The agent told him "just that the federal attorneys wanted to talk to me about how the deliberations went and that type of thing ... They said I don't have to come Downtown, they'll meet me anywhere I want to meet," he said. "They did tell me they talked to other jurors."
The Rev. Albright, 71, of Monroeville, said the agent was pleasant and polite. But he added, "Any time the FBI calls, I think you get a little intimidated."
Margaret Philbin, Ms. Buchanan's spokeswoman, confirmed that FBI agents set up appointments for prosecutors to speak with jurors.
"It is commonplace for the prosecuting attorneys and the investigating agency, in this case the FBI, to participate in the post-verdict discussion with the jurors," Ms. Philbin said. "Often that occurs before the jury leaves the courthouse. In this case the jury was excused before the attorneys and agents had an opportunity to speak with the members."
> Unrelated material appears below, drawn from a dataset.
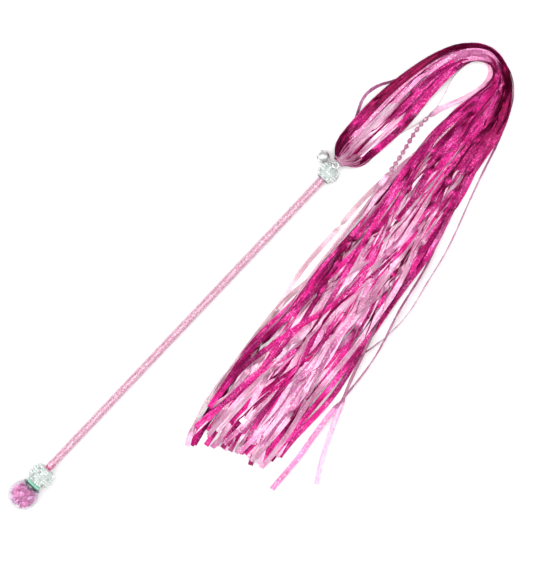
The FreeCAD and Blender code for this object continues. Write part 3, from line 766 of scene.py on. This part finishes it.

Lead defense attorney Jerry McDevitt said his office had been contacted by jurors. He drew a distinction between that and the FBI reaching out to people.
"I can think of no reason why the federal prosecutors themselves -- the attorneys -- we're only talking about 12 jurors, why they would not make between the two of them six calls apiece?" asked Mark Rush, Mr. McDevitt's partner and a former federal prosecutor.